The legend’s allure spread on the presumption that the Eskimos were otherworldly. Writing on the topic in The Language Instinct (1994), Steve Pinker concluded that:
The supposedly mind-broadening anecdotes owe their appeal to a patronising willingness to treat other cultures’ psychologies as weird and exotic compared to our own.
Geoffrey Pullman, in his 1991 essay ‘The Great Eskimo Vocabulary Hoax’ remarked that even if this people did have many words for frozen water, it would be utterly unremarkable, given that horse breeders have many names for breeds, interior decorators have multiple names for shades of mauve and printers a plethora of terms for fonts.

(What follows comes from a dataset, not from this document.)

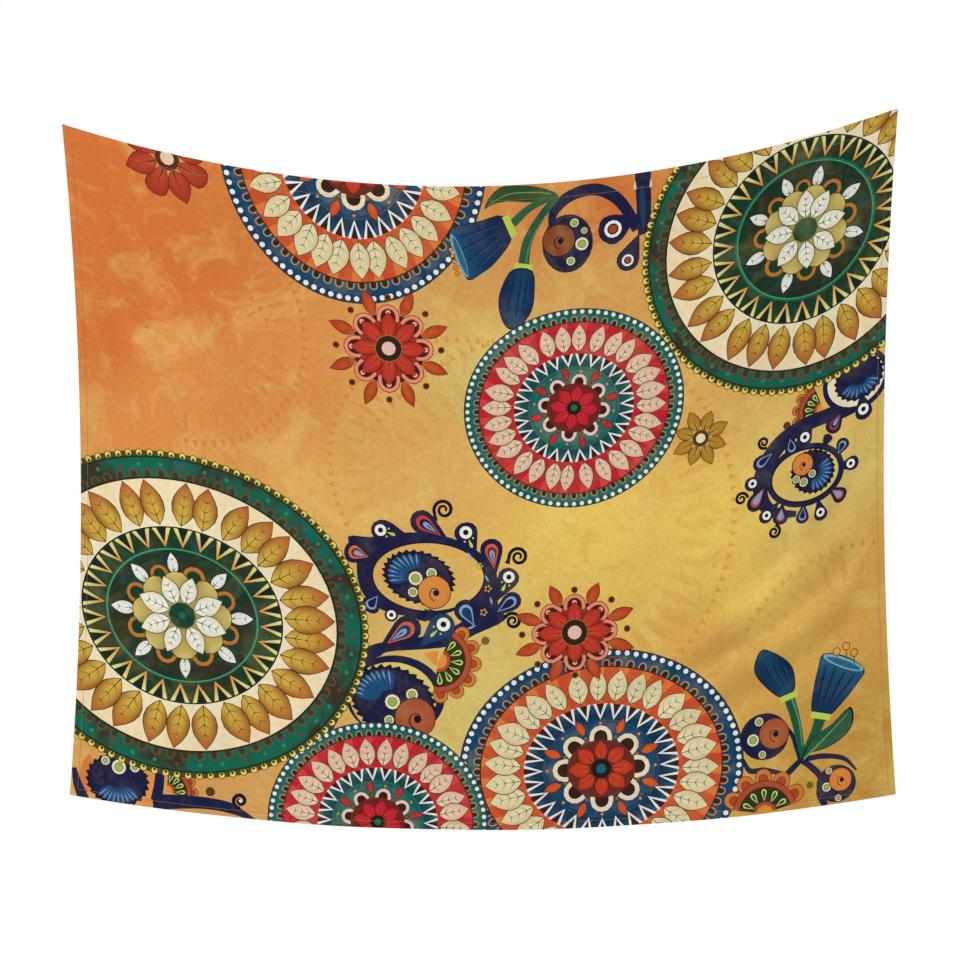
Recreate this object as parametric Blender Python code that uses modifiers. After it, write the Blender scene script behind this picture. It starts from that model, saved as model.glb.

The irony of it all is that it had been Franz Boas’s mission to show that there was no substantial, qualitative difference between ‘civilised man’ and ‘primitive man’. Each merely had different ways of viewing their environment and ordering their world mentally according to their culture and needs. None was more advanced than the other. Yet his innocuous observations on arbitrary linguistic categories set off a chain reaction that resulted in an indigenous people being once more exotically othered as alien and incomprehensible.
But now for the post-script: according to results published this April in the Proceedings of the National Academy of Sciences USA, a computational psychologist showed that the Inuit do indeed have more words for frozen water. Much in the same way, the Samoans have many words for lava and the Scots a plethora of terms for oatmeal. This latest claim would support an empirical, common-sense approach to the matter, that languages do indeed reflect our environment.
So in answer to the original question: the Eskimos probably have just as many words for snow as we do – and perhaps a few more. What’s certainly untrue is that they have vastly more. Does it matter? Only if you believe that the language we speak reflects and affects who we are.